In developing the national building code and all the performance standards, Congress should specify the key economic and financial assumptions to be used is calculating the cost and benefits of the options. The discount rate should be a social discount rate such as the 3.5% used in the Stern report. The fuel prices should be the higher of the current price or $50/bbl for oil and $6/mmBtu for gas. A value of CO2, such as $35/ton, should be added as cost to each option. Electricity prices should represent the economic (marginal) costs as opposed to current rates that are based on average costs, which are much lower than marginal costs, particularly on hot summer days.

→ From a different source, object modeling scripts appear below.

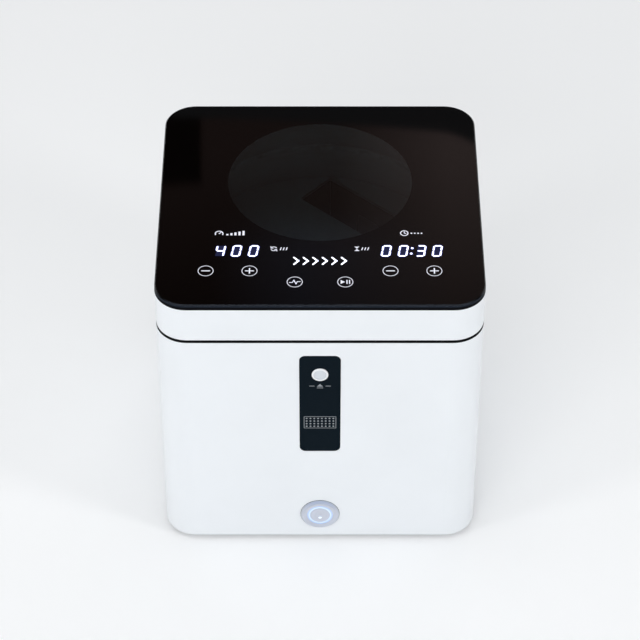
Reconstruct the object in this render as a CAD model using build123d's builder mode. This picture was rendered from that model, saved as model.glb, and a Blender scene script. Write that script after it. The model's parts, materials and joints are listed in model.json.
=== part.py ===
from build123d import *
from math import cos, hypot, radians, sin, sqrt
import os

# Microplate centrifuge, millimetres. +X right, +Y to the back, +Z up.
# The origin is on the table under the middle of the housing.

# ---------------------------------------------------------------- clearances
seat_gap = 0.3       # between pieces that lie side by side
thread_gap = 0.05    # round a screw, pin or bearing in its seat
running_gap = 0.08   # round a pin or shaft that turns or slides
bore_gap = 0.25      # between the cradles and the drum's bore
weld_gap = 0.05      # between welded panels
overlap = 0.5        # how far two parts of one solid run into each other

# --------------------------------------------------------- plates and rotor
plate_length = 127.76
plate_height = 85.48
slot_end_play = 2.24
slot_width = 37.4
slot_inner = 47.8          # rotor axis to the near side of a plate slot
slot_corner = 1.5
rotor_angle = 48.0         # direction of one slot, seen from above
drum_wall = 1.6
drum_top = 3.0
drum_rim_round = 1.2
rotor_floor = 3.0
cradle_wall = 1.5
cradle_floor = 1.5
cradle_play = 1.02         # plate's top edge below the drum top
cradle_window = (26.0, 46.8)
cradle_window_corner = 6.0
cradle_window_pitch = 44.0

# ------------------------------------------------------- chamber and housing
bowl_gap = 3.0             # drum to bowl
bowl_wall = 1.2
bowl_corner = 10.0
bowl_hole = 18.0
rear_space = 3.04          # bowl to rear wall
front_space = 13.03        # bowl to front wall, where the latch sits
side_space = 11.54
under_rotor = 6.8
head_space = 27.6          # drum top to the underside of the deck
drive_space = 85.0         # base plate to bowl
wall = 3.0
deck_thickness = 3.0
corner_radius = 25.0
edge_round = 1.0
foot_height = 4.0
foot_radius = 11.0
foot_inset = 32.0
foot_stem_radius = 3.0
foot_stem_end = 1.5        # stem above the base plate
base_thickness = 3.0
base_boss_height = 22.0
boss_radius = 6.0
boss_sink = 1.0            # boss into the corner's wall
tab_width = 14.0
tab_reach = 13.4
tab_thickness = 2.0
tab_boss_height = 12.0
tab_boss_radius = 5.0
tab_screw_inset = 6.6
tab_directions = (45, 135, 225, 315)
seal_width = 2.5
seal_lip = 1.2
seal_lip_depth = 4.0
boot_wall = 2.0
boot_lip = 1.4
boot_clearance = 3.0       # boot to the spindle's shoulder
gasket_inset = 1.2
gasket_width = 1.8

# -------------------------------------------------------------------- lid
lid_gap = 1.4
lid_height = 37.0
glass_thickness = 4.0
glass_bevel = 0.9
print_thickness = 0.4
print_inset = 0.6
ledge_thickness = 3.0
ledge_width = 6.0
window_radius = 74.1
window_y = 27.8
funnel_margin = 1.9        # funnel beyond the clear window
funnel_neck = 11.6         # height of the funnel's steep upper part
funnel_lean = 5.7          # how far the rear of that part leans back
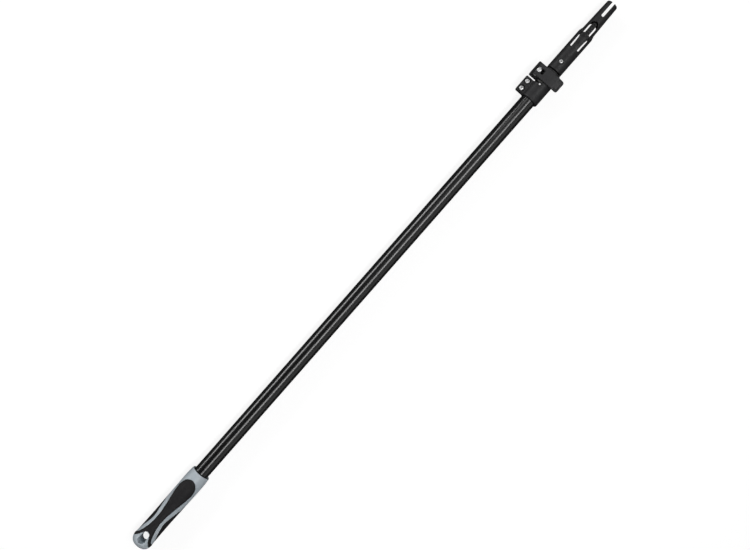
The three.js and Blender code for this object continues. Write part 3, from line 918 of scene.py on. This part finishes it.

(1) For example, a 1000 MW coal-fired power plant operating at a 75% capacity factor with 85% CO2 removal would emit about 70 million tons of CO2 over a 60 year period. 1000 MWs times 8760 hours per year times 75% equals 6.57 million MWhs per year. The emissions rate (lbs/MWh) at 85% removal would be 206 lbs/mmBtus (uncontrolled emissions) times (1-85%) times a heat rate with carbon capture and sequestration of about 11,440 btus/kwh divided by 1000 KWs/MW equals 353 lbs/MWh. Then, 353lbs/MWh times 6.57 millions MWhs per year divided by 2000 lbs/ton equals 1.16 million tons per year times 60 years equals a lifetime total of 69.7 million tons of CO2.